## PROVIDED RECORDS
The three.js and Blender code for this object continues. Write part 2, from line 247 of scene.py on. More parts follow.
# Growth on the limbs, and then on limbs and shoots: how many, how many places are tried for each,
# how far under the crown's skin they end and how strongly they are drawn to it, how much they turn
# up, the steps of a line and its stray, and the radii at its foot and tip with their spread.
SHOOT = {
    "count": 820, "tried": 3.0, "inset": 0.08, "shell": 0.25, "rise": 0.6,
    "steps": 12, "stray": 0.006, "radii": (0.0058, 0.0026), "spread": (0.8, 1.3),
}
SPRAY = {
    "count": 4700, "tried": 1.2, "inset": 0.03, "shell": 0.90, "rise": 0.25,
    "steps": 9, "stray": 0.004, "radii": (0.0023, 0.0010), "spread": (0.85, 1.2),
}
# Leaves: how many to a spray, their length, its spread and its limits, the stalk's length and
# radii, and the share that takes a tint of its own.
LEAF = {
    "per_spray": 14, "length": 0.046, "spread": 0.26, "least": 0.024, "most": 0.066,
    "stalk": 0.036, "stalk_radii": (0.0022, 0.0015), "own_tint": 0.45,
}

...

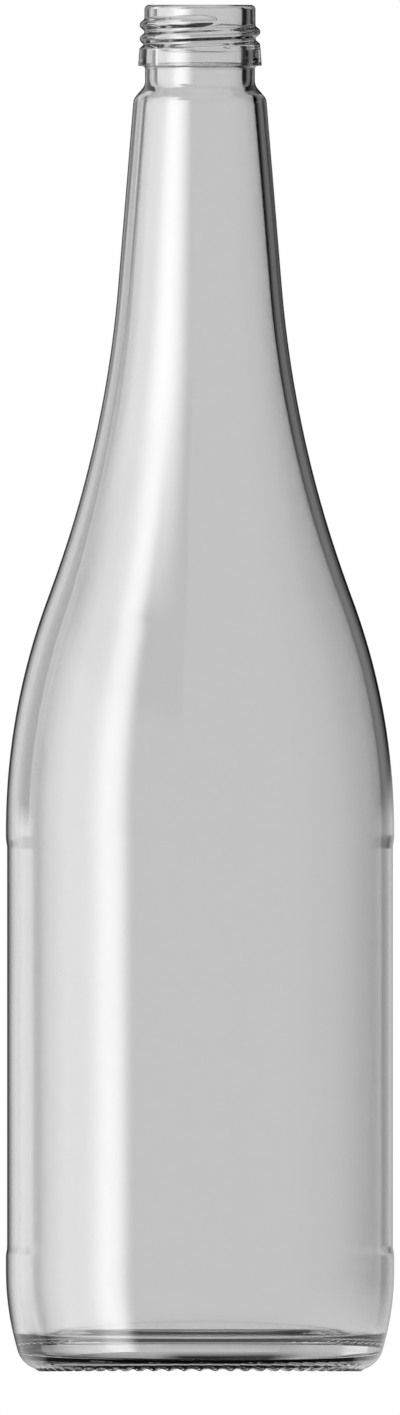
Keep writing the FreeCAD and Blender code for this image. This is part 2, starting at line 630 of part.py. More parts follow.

...

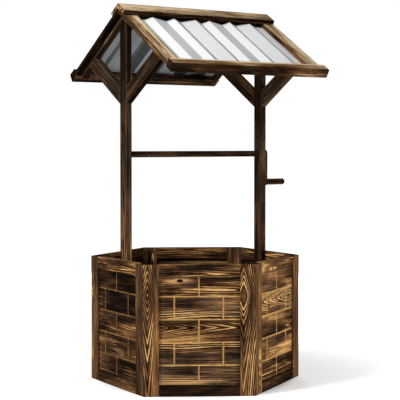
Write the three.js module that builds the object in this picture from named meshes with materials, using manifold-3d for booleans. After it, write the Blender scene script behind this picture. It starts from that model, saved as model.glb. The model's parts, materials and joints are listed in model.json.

## EXERCISE OBJECTIVE
Find the lines containing "follow" and list every one of them.

## RESPONSE
The three.js and Blender code for this object continues. Write part 2, from line 247 of scene.py on. More parts follow.
Keep writing the FreeCAD and Blender code for this image. This is part 2, starting at line 630 of part.py. More parts follow.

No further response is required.